Attack ahead of Lag b’Omer festival

The attack on the school happened just before Jews around the world observe the festival of Lag b’Omer, which is the 33rd day after Passover. On this day, many Jews make a pilgrimage to the gravesite in northern Israel of a Second Century scholar, Rabbi Shimon Bar Yochai, the author of the mystical Zohar book, who is believed to have died on this day.

The day is usually marked by bonfires, singing, archery, concerts and children’s activities. In Toronto, the annual Lag b’Omer party by the Jewish Russian Community Centre is scheduled for Earl Bales Park on Bathurst Street, beginning at noon, May 26.

News of the shooting at one of their community’s schools quickly reached the organizers of the festival.

Amidst heightened concerns for the safety of everyone in the community, the large event is going ahead as planned, according to organizer Rabbi Mendel Zaltzman, CEO of the JRCC of East Thornhill.

The JRCC had already arranged for paid duty police to be there, as well as the services of a volunteer Jewish security group known as Shomrim to be on hand.
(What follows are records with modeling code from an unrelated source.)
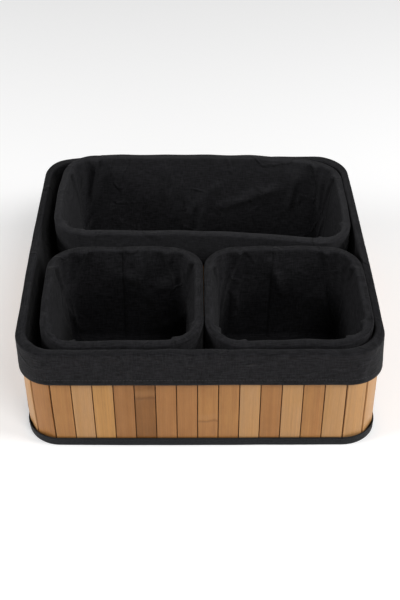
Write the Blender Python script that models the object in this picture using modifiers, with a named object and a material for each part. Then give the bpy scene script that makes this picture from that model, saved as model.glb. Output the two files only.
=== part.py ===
"""A nested set of bamboo storage baskets, in metres, +Z up, front towards -Y.

One low square tray basket holds three lift-out baskets: a long one along its back
wall and two near-square ones side by side in front of it. All four are built the same
way. A mat of bamboo slats glued on backing cloth is bent into a ring with round
corners, both edges of the ring are bound with tape, a cloth-covered board closes the
bottom, and a loose cloth liner drops in and folds out over the rim as a deep cuff.

Each basket is modelled around its own centre, standing on z = 0, and an empty carries
it to its place. Layers are counted outwards from the slats' outer face: a layer at
+1 mm lies 1 mm outside it, and a layer at -1 mm lies 1 mm inside it.
"""

import math
from dataclasses import dataclass

import bmesh
import bpy
from mathutils import Vector

# Driving dimensions: the tray basket, measured over its slats.
TRAY_WIDTH = 0.342
TRAY_DEPTH = 0.342
TRAY_HEIGHT = 0.1215  # from the floor to the top of the folded rim
TRAY_CORNER = 0.032
TRAY_CUFF = 0.038  # how far the folded liner hangs down outside

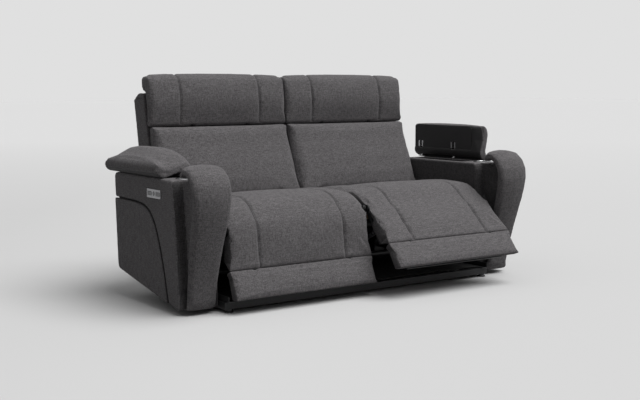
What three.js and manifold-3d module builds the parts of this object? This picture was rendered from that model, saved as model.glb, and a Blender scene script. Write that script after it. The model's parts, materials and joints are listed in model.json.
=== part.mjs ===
// A two-seat power recliner sofa with a storage console in each arm, in millimetres, +Z up.
// The front faces -Y. Left and right are the viewer's, so the left arm is on the -X side.
// It is shown as in use: left seat closed, right footrest part open, left lid down, right lid up.
import * as THREE from 'three';
import { mergeVertices } from 'three/addons/utils/BufferGeometryUtils.js';
import Module from 'manifold-3d';

const wasm = await Module();
wasm.setup();

// Overall sizes
const seatWidth = 763;
const armWidth = 191;
const armGap = 3;
const seatSideGap = 1.5;
const fitGap = 0.3;
const runningGap = 0.6;
const cutOverrun = 3;
const weldDistance = 0.0005;
const armInner = seatWidth + armGap;
const armOuter = armInner + armWidth;
const seatHalfWidth = seatWidth / 2 - seatSideGap;
const seatCentre = seatWidth / 2;

// Heights and depths that pieces line up with; y grows to the rear, from the front of the arm foot
const deckHeight = 568;
const seatTopHeight = 476;
const shellTop = 921;
const floorClearance = 15;
const railHeight = 30;
const frameTop = floorClearance + railHeight;
const armFootHeight = 20;
const armRearRise = 109;
const armRearDepth = 712;
const armRearLean = 28;

// How far each moving piece stands from closed, in degrees
const footrestAngles = { left: 0, right: 35 };
const lidAngles = { left: 0, right: 90 };
const footLagShare = -0.55;

// Smoothness
const roundSteps = 20;
const smallRoundSteps = 10;
const cornerSteps = 3;
const seamWidth = 16;
const endRoundShares = [1, 0.45, 0];
const crownStationShares = [0, 0.35, 0.8];
const endTuckShare = 0.8;
const minimumStationShare = 0.004;

// Materials
const finish = (color, roughness, metalness) => () =>
  new THREE.MeshStandardMaterial({ color, roughness, metalness });
const fabric = finish('#565456', 0.95, 0);
const lining = finish('#242325', 0.85, 0);
const paintedSteel = finish('#2a2b2d', 0.45, 0.6);
const zincSteel = finish('#a9abad', 0.35, 0.9);
const brightSteel = finish('#c8c9ca', 0.2, 1);
const blackPlastic = finish('#17171a', 0.5, 0);
const wood = finish('#8d7355', 0.8, 0);

// Solids and geometry
const degrees = THREE.MathUtils.degToRad;
const axisX = new THREE.Vector3(1, 0, 0);
const axisY = new THREE.Vector3(0, 1, 0);
const axisZ = new THREE.Vector3(0, 0, 1);

function solidOf(geometry) {
  const bare = geometry.clone();
  bare.deleteAttribute('normal');
  bare.deleteAttribute('uv');
  const merged = mergeVertices(bare, weldDistance);
  return new wasm.Manifold(new wasm.Mesh({
    numProp: 3,
    vertProperties: new Float32Array(merged.attributes.position.array),
    triVerts: new Uint32Array(merged.index.array),
  }));
}

function geometryOf(solid) {
  const mesh = solid.getMesh();
  const geometry = new THREE.BufferGeometry();
  geometry.setAttribute('position', new THREE.BufferAttribute(mesh.vertProperties, 3));
  geometry.setIndex(new THREE.BufferAttribute(mesh.triVerts, 1));
  geometry.computeVertexNormals();
  return geometry;
}

const joined = (first, ...others) =>
  geometryOf(others.reduce((whole, other) => whole.add(solidOf(other)), solidOf(first)));

const cut = (body, ...tools) =>
  geometryOf(tools.reduce((whole, tool) => whole.subtract(solidOf(tool)), solidOf(body)));

function mirrored(geometry) {
  const copy = geometry.clone().scale(-1, 1, 1);
  const index = copy.index.array;
  for (let corner = 0; corner < index.length; corner += 3) {
    [index[corner], index[corner + 1]] = [index[corner + 1], index[corner]];
  }
  copy.computeVertexNormals();
  return copy;
}

// A closed outline through corners [u, v, radius]; each corner is rounded by its radius
function outline(corners) {
  const shape = new THREE.Shape();
  const count = corners.length;
  const towards = (corner, other, distance) => {
    const from = new THREE.Vector2(corner[0], corner[1]);
    const way = new THREE.Vector2(other[0], other[1]).sub(from);
    return from.add(way.setLength(Math.min(distance, way.length() / 2)));
  };
  corners.forEach((corner, index) => {
    const radius = corner[2] ?? 0;
    const start = towards(corner, corners[(index + count - 1) % count], radius);
    const end = towards(corner, corners[(index + 1) % count], radius);
    if (index === 0) shape.moveTo(start.x, start.y);
    else shape.lineTo(start.x, start.y);
    if (radius > 0) shape.quadraticCurveTo(corner[0], corner[1], end.x, end.y);
  });
  shape.closePath();
  return shape;
}

const rectangle = (u, v, radius = 0) =>
  outline([[u[0], v[0], radius], [u[1], v[0], radius], [u[1], v[1], radius], [u[0], v[1], radius]]);

// A slot or bar of the given width with round ends at two points
function roundBar(from, to, width, holes = []) {
  const angle = Math.atan2(to[1] - from[1], to[0] - from[0]);
  const shape = new THREE.Shape();
  shape.absarc(to[0], to[1], width / 2, angle - Math.PI / 2, angle + Math.PI / 2, false);
  shape.absarc(from[0], from[1], width / 2, angle + Math.PI / 2, angle + Math.PI * 3 / 2, false);
  holes.forEach(hole => shape.holes.push(hole));
  return shape;
}

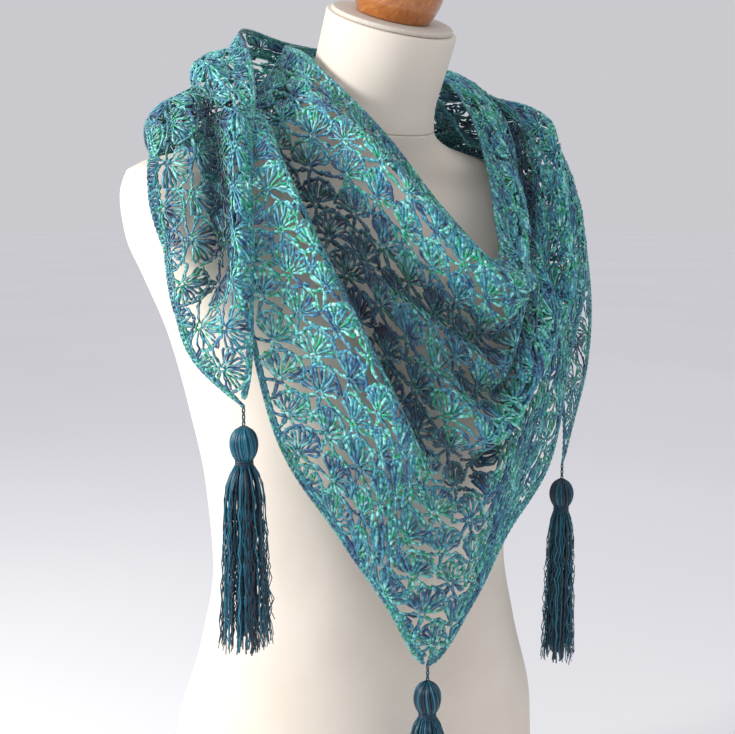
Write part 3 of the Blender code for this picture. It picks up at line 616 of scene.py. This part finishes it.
def edge_path(cloth, side, inset):
    """Points every few millimetres along an edge: the long one, or one of the two lower ones."""
    if side == 0:
        along = cloth.along
        level = np.full(GRID_ALONG, inset)
    else:
        half = GRID_ALONG // 2
        along = cloth.along[half:] if side > 0 else cloth.along[:half + 1]
        level = cloth.low_edge(along) - inset
    spots = cloth.lookup(along, np.maximum(level, 0))[0]
    run = np.concatenate([[0.0], np.cumsum(np.linalg.norm(np.diff(spots, axis=0), axis=-1))])
    return along, level, run


def lay_borders(cloth, pieces):
    """A band of short stitches between two chains, round the whole shawl."""
    for side, inset in ((0, TOP_BORDER), (1, LOW_BORDER), (-1, LOW_BORDER)):
        along, level, run = edge_path(cloth, side, inset * 0.5)
        # Two chains, each a pair of strands that weave about each other
        pitch = 0.0026
        loops = int(run[-1] / (4 * pitch))
        marks = (np.arange(loops)[:, None] * 4 + np.arange(5)[None, :]) * pitch
        for depth in (0.08, 0.92):
            for hand in (1, -1):
                sway = hand * 0.0007 * np.array([0, 1, 0, -1, 0])
                lift = np.broadcast_to(hand * 0.0005 * np.array([1, 0, -1, 0, 1]), marks.shape)
                a = np.interp(marks, run, along)
                if side == 0:
                    d = inset * depth + sway + 0 * marks
                else:
                    d = cloth.low_edge(a) - inset * depth + sway
                spot, outward = cloth.spot(a, d, lift, low_edge=False)
                tint = uneven((loops, 1), 5 + side) * 0.5 + 0.5
                # Painted shade and light for the chains, from the folds and the strands' lift
                light = cloth.light(a, d, lift)
                add_by_place(pieces, a[:, 2], spot, outward, np.stack([marks, d, tint + 0 * marks, light], axis=-1))
        # The short stitches across the band, further apart along the long edge
        pitch = 0.0052 if side == 0 else 0.0036
        posts = int(run[-1] / pitch)
        marks = np.repeat((np.arange(posts) * pitch)[:, None], 4, axis=1)
        for hand in (1, -1):
            t = np.array([0.0, 0.33, 0.67, 1.0])
            a = np.interp(marks + hand * np.array([0.0003, 0.0011, 0.0004, 0.0012]), run, along)
            d = inset * (0.08 + 0.84 * t)[None, :] + 0 * marks
            if side != 0:
                d = cloth.low_edge(a) - d
            lift = np.broadcast_to(hand * np.array([0.0003, 0.0006, -0.0002, 0.0004]), marks.shape)
            spot, outward = cloth.spot(a, d, lift, low_edge=False)
            tint = uneven((posts, 1), 15 + side + hand) * 0.5 + 0.5
            # Painted shade and light for the short stitches, from the folds and the strands' lift
            light = cloth.light(a, d, lift)
            add_by_place(pieces, a[:, 1], spot, outward, np.stack([marks, d, tint + 0 * marks, light], axis=-1))


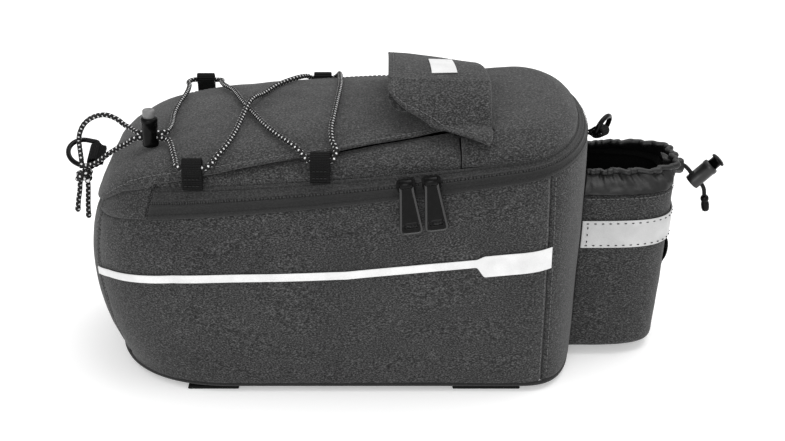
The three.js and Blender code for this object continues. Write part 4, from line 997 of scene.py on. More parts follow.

Now, he said, in light of Saturday’s attack, Toronto Police have promised him they will be beefing up their presence further at the event.

There will be “mounted police on horses, and in cruisers,” Zaltzman told The CJN.

Back at the school, Rabbi Vidal doubts whether the suspects were aware of the significance of the date they chose for their attack. Lag b’Omer is usually accompanied by enthusiastic parades.

“The fact that it happened right before Lag b’Omer… gives us strength, because as the saying goes, the merit of Rabbi Shimon Bar Yochai is worthy to rely on, especially in the time of great need,” he said.

“It is a time where we show Jewish pride and Jewish unity. And we march through the streets and we display our religion and our Judaism proudly.”

Although the principal didn’t reveal the cost of how much damage was done to the school, he did say their  maintenance man was boarding up the damaged glass for the night, and a window company has been called to replace it with a permanent one.